Whether one agrees with Judge Posner’s balance of security and liberty or takes a stance more akin to the ACLU’s goal of keeping America “safe AND free,” it is important that we remain engaged in this debate. For civil liberty minded individuals, it is important to shine light on how this balancing can erode civil liberties overtime, even if the erosion may be justifiable in some cases. Further, it is important to recognize that threats to civil liberties come not just from security-focused laws, but also from new security technologies.
Late last month, at the Macy’s Thanksgiving Parade, the NYPD used a new technology that allowed them to more easily detect explosives in large moving crowds. Termed “vapor wake” dogs, these K9 cops are able to detect and track the scent of explosive devices off of moving targets. This new “technology” has the potential to combat evolving security threats that are increasingly difficult to detect when aimed at crowded. As a recent article in Rolling Stone pointed out, these dogs are also efficient. They can check concert or parade-goers as they pass by, instead of having to stop and check the individuals, which can create bottleneck at attraction entrances.
The advanced training these dogs receive has the potential to make security searches less intrusive, public gatherings safer, and individuals more secure. This advancement, however, also has the potential to subject individuals to a possibly unconstitutional search, each time they pass through a public space.

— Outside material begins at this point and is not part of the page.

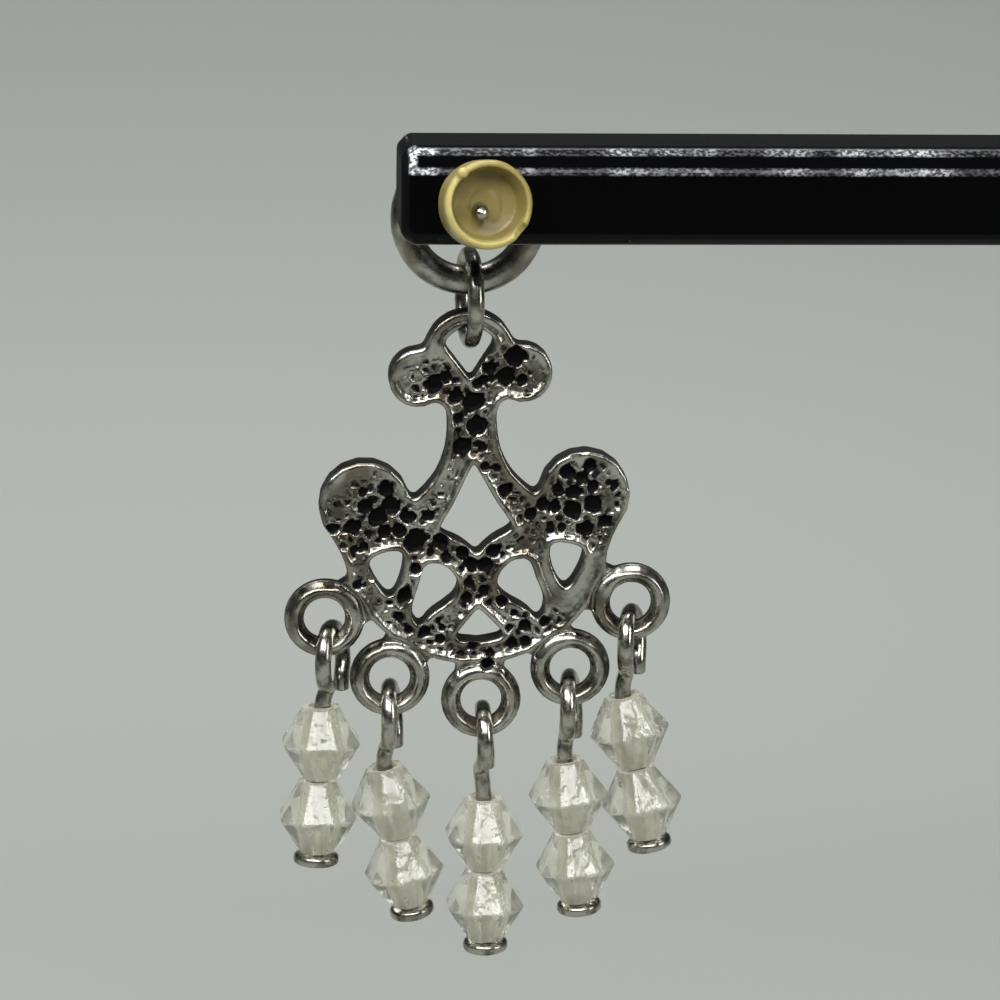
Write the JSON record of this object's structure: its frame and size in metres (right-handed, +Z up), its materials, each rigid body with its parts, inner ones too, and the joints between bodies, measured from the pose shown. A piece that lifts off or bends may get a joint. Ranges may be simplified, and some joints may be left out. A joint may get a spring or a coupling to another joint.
{
  "type": "chandelier earring on display bar",
  "caption": "Openwork cast chandelier earring with faceted clear bead drops, pinned through the end of a plain black display bar and held by a soft cup nut.",
  "frame": {"origin": "centre of the display bar's far end face, where the bar is held", "axes": "+Z up; +X out of the bar's far end face; -Y is the back of the earring, where the nut is"},
  "size_m": [0.0375, 0.012, 0.0421],
  "materials": {
    "black_acrylic": "gloss black with scuffed edges",
    "antiqued_silver": "cast, antiqued dark in its pits and polished on its high places",
    "steel_wire": "drawn plated wire, worn",
    "yellowed_silicone": "soft translucent, yellowed",
    "clear_acrylic": "clear faceted, slightly milky"
  },
  "bodies": {
    "root": {"display_bar": "black_acrylic", "stud_ring": "antiqued_silver", "ear_nut": "yellowed_silicone"},
    "link": {"jump_ring": "steel_wire"},
    "drop": {"chandelier_plate": "antiqued_silver", "head_pin_1": "steel_wire", "head_pin_2": "steel_wire", "head_pin_3": "steel_wire", "head_pin_4": "steel_wire", "head_pin_5": "steel_wire", "bead_1_upper": "clear_acrylic", "bead_1_lower": "clear_acrylic", "bead_2_upper": "clear_acrylic", "bead_2_lower": "clear_acrylic", "bead_3_upper": "clear_acrylic", "bead_3_lower": "clear_acrylic", "bead_4_upper": "clear_acrylic", "bead_4_lower": "clear_acrylic", "bead_5_upper": "clear_acrylic", "bead_5_lower": "clear_acrylic"}
  },
  "joints": [
    {"name": "link_swing", "type": "hinge", "parent": "root", "child": "link", "pos_m": [-0.0284, 0.00375, -0.00515], "axis": [1, 0, 0], "range_deg": [-75, 75]},
    {"name": "drop_sway", "type": "hinge", "parent": "link", "child": "drop", "pos_m": [-0.0283, 0.00375, -0.00806], "axis": [0, 1, 0], "range_deg": [-40, 40]}
  ]
}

Courts have not yet addressed the constitutionality this “technology.” Further, based on current Fourth Amendment precedent, it is unclear whether courts will even consider these sniffs and subsequent tracking a search. In US v. Reyes, for example, the Fifth Circuit found that a dog alerting law enforcement to the presence of drugs on a person walking within four to five feet of the dog was not a search under the Fourth Amendment.[1] This non-contact sniff was not deemed to interfere with the defendant’s “justifiable… reasonable, or… legitimate expectation of privacy.” But the Ninth[2] and Fifth[3] Circuits have determined that “up-close” dog sniffs do constitute a search.

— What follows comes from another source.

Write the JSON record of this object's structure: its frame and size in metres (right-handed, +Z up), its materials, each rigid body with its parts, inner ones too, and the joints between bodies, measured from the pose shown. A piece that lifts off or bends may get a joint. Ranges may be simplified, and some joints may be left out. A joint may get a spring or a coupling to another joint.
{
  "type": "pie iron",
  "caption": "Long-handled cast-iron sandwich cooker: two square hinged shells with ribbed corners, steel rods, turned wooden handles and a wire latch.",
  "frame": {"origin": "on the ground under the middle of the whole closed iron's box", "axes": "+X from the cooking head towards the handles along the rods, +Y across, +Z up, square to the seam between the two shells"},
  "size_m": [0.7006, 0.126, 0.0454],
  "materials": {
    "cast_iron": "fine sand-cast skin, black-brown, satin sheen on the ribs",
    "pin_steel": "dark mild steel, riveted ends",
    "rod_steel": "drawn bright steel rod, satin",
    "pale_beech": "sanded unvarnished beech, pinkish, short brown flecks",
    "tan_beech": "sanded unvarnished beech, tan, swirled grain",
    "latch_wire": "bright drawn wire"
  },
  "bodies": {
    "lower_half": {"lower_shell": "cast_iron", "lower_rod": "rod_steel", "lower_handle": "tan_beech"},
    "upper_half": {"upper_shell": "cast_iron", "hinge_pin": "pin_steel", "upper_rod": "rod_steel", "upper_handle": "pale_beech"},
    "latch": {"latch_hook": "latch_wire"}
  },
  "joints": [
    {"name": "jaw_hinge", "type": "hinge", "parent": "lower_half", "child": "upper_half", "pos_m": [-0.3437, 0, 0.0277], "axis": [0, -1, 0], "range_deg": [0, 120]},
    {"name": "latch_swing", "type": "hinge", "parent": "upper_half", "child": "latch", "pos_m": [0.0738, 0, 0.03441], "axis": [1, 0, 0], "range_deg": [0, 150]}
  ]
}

Whether this kind of search would be considered unreasonable under the Fourth Amendment is another question. The Supreme Court has held that a warrantless search is per se unreasonable, subject to a number of exceptions.[4] Exactly what these exceptions encompass, however, is less clear. While “consent, plain view, stop and frisk, emergency, search incident to arrest, and the automobile”[5] are the often consider the major categorical exceptions, exactly what falls under each category is usually based on a balancing test between the individual’s privacy interests and government’s interest in the search.[6]
The present use of the “vapor wake” dogs would likely pass muster, as it would be hard to argue that one’s privacy interests in a public space outweigh the government’s interest in preventing explosive devices in crowded areas. The training and use of these dogs, however, will probably only further evolve. On which side of the reasonable search line future uses of these dogs, for instance to detect other illicit substances like drugs, will fall cannot be determined based on current precedent. It is important that individuals remain mindful of the development of such technology and how the civil liberties law surrounding it will govern future uses.
[1] U.S. v. Reyes, 349 F.3d 219, 223 (5th Cir.1982)
[2] B.C. v. Plumas Unified School District, 192 F.3d 1260, 1266 (9th Cir.1999).
[3] See Horton v. Goose Creek Independent School District, 690 F.2d 470 (5th Cir.1982); U.S. v. Kelly, 302 F.3d 291 (5th Cir. 2002).
[4] Coolidge v. New Hampshire, 91 S.Ct. 2022, 2032 (1971).
[5] See Comment, Search and Seizure: From Carroll to Ross, The Odyssey of the Automobile Exception, 32 Cath. U. L. Rev. 221, 221-22 (1982). The emergency” category is often also referred to as exigent circumstances. See, e.g. Birchfield v. North Dakota, 136 S. Ct. 2160, 2173 (2016).
[6] Riley v. California, 134 S.Ct. 2473, 2484 (2014).